** Start of DATA SHOWN **

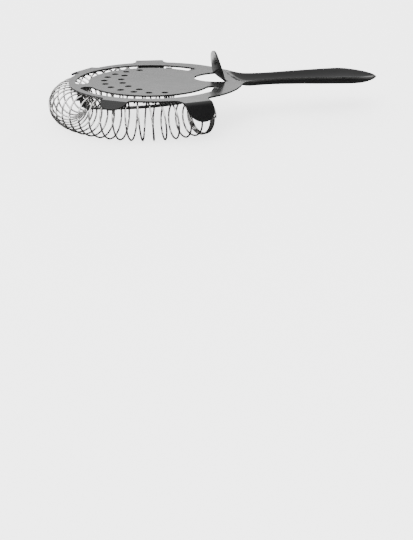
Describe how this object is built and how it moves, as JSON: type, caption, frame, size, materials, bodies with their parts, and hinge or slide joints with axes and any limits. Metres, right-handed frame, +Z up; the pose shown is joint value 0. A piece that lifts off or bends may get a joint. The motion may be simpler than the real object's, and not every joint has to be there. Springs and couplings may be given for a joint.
{
  "type": "hawthorne strainer",
  "caption": "Bar strainer: a round perforated steel plate with arc slots, finger tab, rim prongs and troughed handle, edged underneath by a coil spring.",
  "frame": {"origin": "centre of the round rim on the plate's underside, the face that rests on a tin's lip", "axes": "+X out along the handle, +Y to the left of the handle seen from above, +Z up out of the tin"},
  "size_m": [0.1768, 0.1066, 0.0353],
  "materials": {
    "black_plate": "thin satin-gloss black coating over pressed stainless sheet",
    "spring_wire": "bright drawn stainless spring wire"
  },
  "bodies": {
    "root": {"strainer_disc": "black_plate", "rim_ring": "black_plate", "shoulder": "black_plate", "handle": "black_plate", "finger_tab": "black_plate", "near_rim_prong": "black_plate", "far_rim_prong": "black_plate", "near_rim_lug": "black_plate", "far_rim_lug": "black_plate", "near_spring_tongue": "black_plate", "far_spring_tongue": "black_plate", "spring_near_end": "spring_wire", "spring_far_end": "spring_wire", "spring_near_corner": "spring_wire", "spring_far_corner": "spring_wire"},
    "spring_front": {"spring_front_bow": "spring_wire"},
    "spring_near": {"spring_near_side": "spring_wire"},
    "spring_far": {"spring_far_side": "spring_wire"}
  },
  "joints": [
    {"name": "front_squeeze", "type": "slide", "parent": "root", "child": "spring_front", "axis": [1, 0, 0], "range_m": [0, 0.004], "stiffness_N_per_m": 150},
    {"name": "near_side_squeeze", "type": "slide", "parent": "root", "child": "spring_near", "axis": [0, 1, 0], "range_m": [0, 0.0025], "stiffness_N_per_m": 150},
    {"name": "far_side_squeeze", "type": "slide", "parent": "root", "child": "spring_far", "axis": [0, -1, 0], "range_m": [0, 0.0025], "stiffness_N_per_m": 150}
  ],
  "couplings": [
    {"joint": "far_side_squeeze", "follows": "near_side_squeeze", "ratio": 1}
  ]
}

** End of DATA SHOWN **

Reproduce every line above without error.

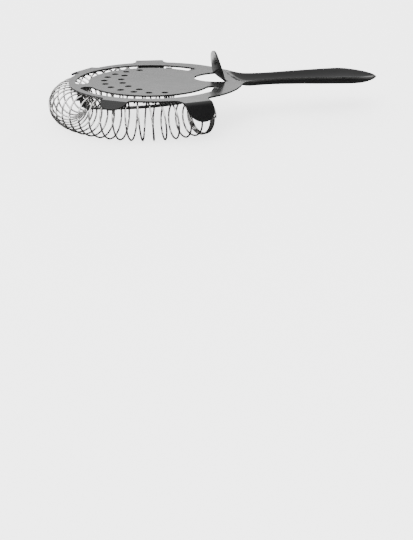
Describe how this object is built and how it moves, as JSON: type, caption, frame, size, materials, bodies with their parts, and hinge or slide joints with axes and any limits. Metres, right-handed frame, +Z up; the pose shown is joint value 0. A piece that lifts off or bends may get a joint. The motion may be simpler than the real object's, and not every joint has to be there. Springs and couplings may be given for a joint.
{
  "type": "hawthorne strainer",
  "caption": "Bar strainer: a round perforated steel plate with arc slots, finger tab, rim prongs and troughed handle, edged underneath by a coil spring.",
  "frame": {"origin": "centre of the round rim on the plate's underside, the face that rests on a tin's lip", "axes": "+X out along the handle, +Y to the left of the handle seen from above, +Z up out of the tin"},
  "size_m": [0.1768, 0.1066, 0.0353],
  "materials": {
    "black_plate": "thin satin-gloss black coating over pressed stainless sheet",
    "spring_wire": "bright drawn stainless spring wire"
  },
  "bodies": {
    "root": {"strainer_disc": "black_plate", "rim_ring": "black_plate", "shoulder": "black_plate", "handle": "black_plate", "finger_tab": "black_plate", "near_rim_prong": "black_plate", "far_rim_prong": "black_plate", "near_rim_lug": "black_plate", "far_rim_lug": "black_plate", "near_spring_tongue": "black_plate", "far_spring_tongue": "black_plate", "spring_near_end": "spring_wire", "spring_far_end": "spring_wire", "spring_near_corner": "spring_wire", "spring_far_corner": "spring_wire"},
    "spring_front": {"spring_front_bow": "spring_wire"},
    "spring_near": {"spring_near_side": "spring_wire"},
    "spring_far": {"spring_far_side": "spring_wire"}
  },
  "joints": [
    {"name": "front_squeeze", "type": "slide", "parent": "root", "child": "spring_front", "axis": [1, 0, 0], "range_m": [0, 0.004], "stiffness_N_per_m": 150},
    {"name": "near_side_squeeze", "type": "slide", "parent": "root", "child": "spring_near", "axis": [0, 1, 0], "range_m": [0, 0.0025], "stiffness_N_per_m": 150},
    {"name": "far_side_squeeze", "type": "slide", "parent": "root", "child": "spring_far", "axis": [0, -1, 0], "range_m": [0, 0.0025], "stiffness_N_per_m": 150}
  ],
  "couplings": [
    {"joint": "far_side_squeeze", "follows": "near_side_squeeze", "ratio": 1}
  ]
}